Lewis Place SW begins at SW Hudson Street between Erskine Way SW and California Avenue SW and goes just over 550 feet northwest, then north, to Erskine Way SW just west of California.
Rutan Place SW goes around 350 feet south from SW Edmunds Street between 44th Avenue SW and 45th Avenue SW to a dead end just short of 45th, though the undeveloped right-of-way does continue to that street.
This street, which was created as part of the unrecorded plat of R.B. Wark’s 2nd Addition, is named for the Chinook Jargon word tillikum, meaning ‘people’.
Tillicum Road SW begins at 46th Avenue SW just south of SW Thistle Street and goes ¼ mile southeast to SW Donovan Street, with a short interruption between house numbers 8470 and 8471 on the northwest and 8487 and 8488 on the southeast where the public right-of-way seems to be blocked by a private fence, effectively converting the road on either side into private driveways.
This street in Seattle’s Windermere neighborhood runs around 350 feet on either side of NE Windermere Road (so 700 feet total) just southeast of the neighborhood’s main entrance off Sand Point Way NE. It appears to have been named either after the Lake District village of Coniston, in the county of Cumbria, England, or Coniston Water, England’s fifth largest natural lake. Coniston is about 4⅔ miles west of Windermere, England’s largest natural lake, after which the neighborhood was named.
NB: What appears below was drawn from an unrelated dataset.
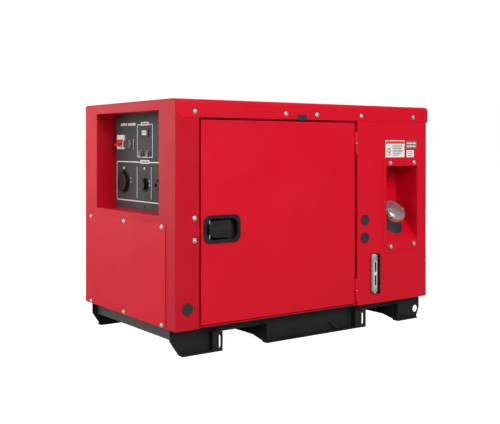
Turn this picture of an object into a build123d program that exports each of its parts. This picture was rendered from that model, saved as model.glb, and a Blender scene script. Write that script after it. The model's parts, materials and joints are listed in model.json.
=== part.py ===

This street in Seattle’s Windermere neighborhood runs just over ⅕ of a mile from Kenilworth Place NE in the west to NE Ambleside Road in the east. It appears to have been named after the Lake District town of Penrith, in the county of Cumbria, England. Penrith is about 18¾ miles northeast of Windermere, England’s largest natural lake, after which the neighborhood was named.